Currently, our solar storage capabilities are about 6 hours. When do
you envision a 24/7 CSP plant?
Answer. It is technically possible to continuously operate a CSP
trough plant based on technology available today. However it may not be
economically competitive with baseload power generation. Many utility
companies have a need for cost competitive peak power, which is what's
driving demand for CSP technology.
CSP power plants, with thermal storage on the order of six hours,
will provide utilities peaking capability that extends into the evening
hours. With proper Federal incentives and policy, CSP can be
competitive with other technologies for providing peak power, with the
ultimate goal of continuous cost-competitive power generation. A long-
term extension of the ITC will spur this research and will drive
innovation.
Question 2. When your manufacturing plant comes on-line next
Spring, how many megawatts of solar collectors will you be able to
produce on an annual basis?
Answer. SCHOTT Solar anticipates having several production lines to
manufacture receivers for parabolic trough concentrated solar power
(CSP) plants. Each one of these lines will produce enough receivers
capable of producing between 100MW and 200MW of annual power. Initial
plans call for the facility to have two receiver production lines.

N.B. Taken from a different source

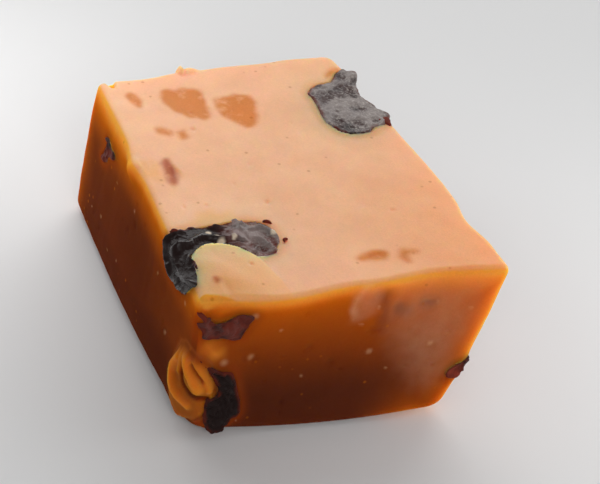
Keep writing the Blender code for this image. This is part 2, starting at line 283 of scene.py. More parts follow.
# Bumps and dents: face, middle, reach along and up, height.
BUMPS = (
    ("left", (3.3, 12.6), (1.6, 1.4), 0.35),
    ("left", (-6.3, 8.6), (2.2, 1.6), 0.18),
    ("front", (-10.9, 8.8), (1.5, 1.5), 0.3),
    ("front", (-8.2, 8.6), (1.6, 1.0), -0.12),
    ("front", (1.6, 11.4), (1.9, 2.6), 0.16),
    ("front", (3.9, 10.6), (0.9, 1.4), -0.2),
    ("front", (6.5, 10.8), (1.1, 0.4), -0.16),
    ("top", (-9.6, 1.0), (0.7, 1.5), -0.2),
    ("top", (2.6, -12.6), (1.4, 0.6), -0.1),
    ("top", (-10.0, -14.6), (0.5, 1.3), -0.07),
    # The torn back edge: a notch by the corner, a long chip and the spike that ends it.
    ("top", (-11.25, 15.8), (0.6, 1.3), -1.0),
    ("top", (-7.6, 16.2), (3.9, 1.0), -0.5),
    ("top", (-4.1, 15.8), (0.5, 0.9), 0.55),
    ("top", (-3.2, 15.9), (1.3, 1.0), 0.35),
    ("right", (-6.0, 5.0), (4.0, 2.5), -0.14),
    ("right", (6.0, 9.0), (2.5, 2.0), 0.16),
    ("back", (0.5, 9.5), (3.5, 2.0), -0.14),
    ("back", (-9.0, 5.0), (2.5, 2.5), 0.16),
)
BUMP_DEPTH = 0.6
# Small pits that air left: face, place, radius.
PITS = (
    ("front", (-2.8, 8.0), 0.3), ("front", (-7.3, 7.5), 0.3), ("front", (-8.1, 7.6), 0.22),
    ("front", (-0.6, 6.4), 0.34), ("front", (-8.8, 4.5), 0.2), ("front", (-4.1, 2.9), 0.24),
    ("front", (2.2, 9.1), 0.3), ("left", (2.0, 7.4), 0.3), ("left", (0.9, 8.7), 0.3),
    ("left", (-9.3, 5.6), 0.25), ("left", (-9.5, 5.9), 0.22), ("top", (-6.1, 6.9), 0.2),
)
PIT_DEPTH = 0.12
RANDOM_PITS = 60
PIT_SIZES = (0.1, 0.2)
SPOT_MARGIN = 0.8
SEED = 20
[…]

The broad range in output from each line is variable due to where
the receivers are installed, and the overall size and efficiency of the
projects they will be integrated into.
The facility is being designed with future expansion in mind, to
accommodate the anticipated rapid growth of the utility-scale CSP
market. SCHOTT Solar's further growth in Albuquerque is contingent upon
worldwide market demand.
TRANSMISSION
Question 3. In the 2005 Energy Policy Act, Congress sought to
address the critical issue of transmission siting through the National
Interest Electric Transmission Corridor process. Even though these
provisions haven't been fully implemented, and no line has been sited
pursuant to EPAct, the NIETC process has proven controversial. Still,
everyone here today has highlighted the critical need to bring more
transmission on line to transport these renewable resources to load.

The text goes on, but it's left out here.